The lines that follow offer a harrowing portrait of domestic abuse. The speaker says that in her new version of the past she would "give them stumps for hands if even once they touched us without consent," meaning that she would cut off the hands of the men who sexually abused them. This moment reveals that they both suffered sexual abuse. The speaker responds to these particularly horrible moments with a desire not only to erase them, but to severely punish the perpetrators, rendering them unable to ever commit these same crimes. The line that follows reaffirms the ability of her writing to do so: "I can write the poem and make it disappear." The speaker alternately demonstrates the extremity of the abuse and the power of her poetry. In the next three lines, she lays out a series of images that further demonstrate the presence of violence in their home: "Step-Dad spits liquor back into glass, / Mum’s body rolls back up the stairs, the bone pops back into place, / maybe she keeps the baby." While these isolated moments do not form a concrete narrative, the reader can intuit that the speaker's stepfather was an abusive alcoholic. The poem implies that he pushed their mother down the stairs, which caused her to break a bone and lose a child she was pregnant with. This is the poem's most brutal scene, its brutality only heightened by the speaker's focus on undoing it. By placing them next to each other, the speaker creates a causal relationship between the step-father's drinking, her mother being pushed, and the loss of the child, all without explicitly stating one. It also relates back to the opening, suggesting that all of this abuse was interconnected and could have been prevented under different circumstances. The subsequent three lines function as the poem's mission statement: "Maybe we’re okay kid? / I’ll rewrite this whole life and this time there’ll be so much love, / you won’t be able to see beyond it." While affectionately referring to her sister as "kid," the speaker expresses her desire to "rewrite" all of these terrible moments and provide them both with an abundance of love that was sorely lacking in the childhood they experienced.

Shire makes the distinctive choice to make the poem’s second stanza a repetition of the first, but with the lines in the reverse order. This results in her declaration of her intent being the beginning of this stanza, and the image of her father walking backwards into the room the conclusion, highlighting the poignancy of both moments. By placing her declaration ("You won’t be able to see beyond it, / I’ll rewrite this whole life and this time there’ll be so much love") at the top of the second stanza, the whole section reads slightly differently. The focus shifts onto the moments in which she states the importance of her writing: "I can write the poem and make it disappear," "I can make us loved, just say the word." This shift is further emphasized by the fact that the reader is seeing the moments as they run in reverse, demonstrating the power the speaker possesses over these events.

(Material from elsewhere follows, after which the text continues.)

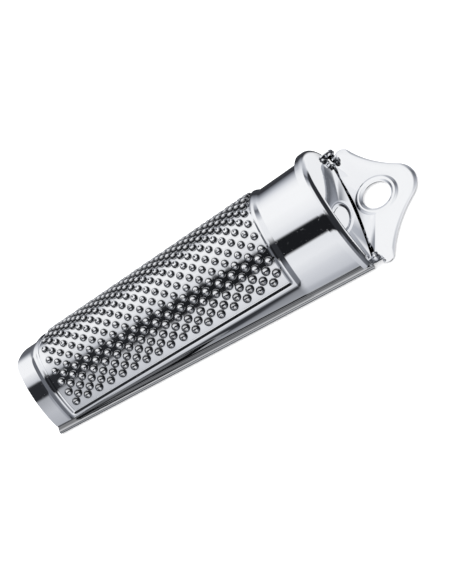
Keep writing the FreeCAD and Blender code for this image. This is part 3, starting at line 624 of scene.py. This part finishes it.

Shire's ability to rewrite all of these scenes is underlined, finally, by the poem's conclusion, in which she returns to the opening lines: "that’s how we bring Dad back. / He takes off his jacket and sits down for the rest of his life. / The poem can start with him walking backwards into a room." By circling back to this image, she is making one final assertion of her healing capabilities. In the space of a poem, she can create a world in which things were different.

For all of its difficult subject matter and unflinching depictions of cruelty, the poem is ultimately about an act of love. Shire knows that in actuality she cannot rewrite the past, just as she knows she cannot reverse the flow of time. So what she chooses to do instead is literally rewrite these moments in a poem, giving her a power she references throughout the text. While the poem will not actually overwrite the past, it appears as a gesture of care, from one sister to another.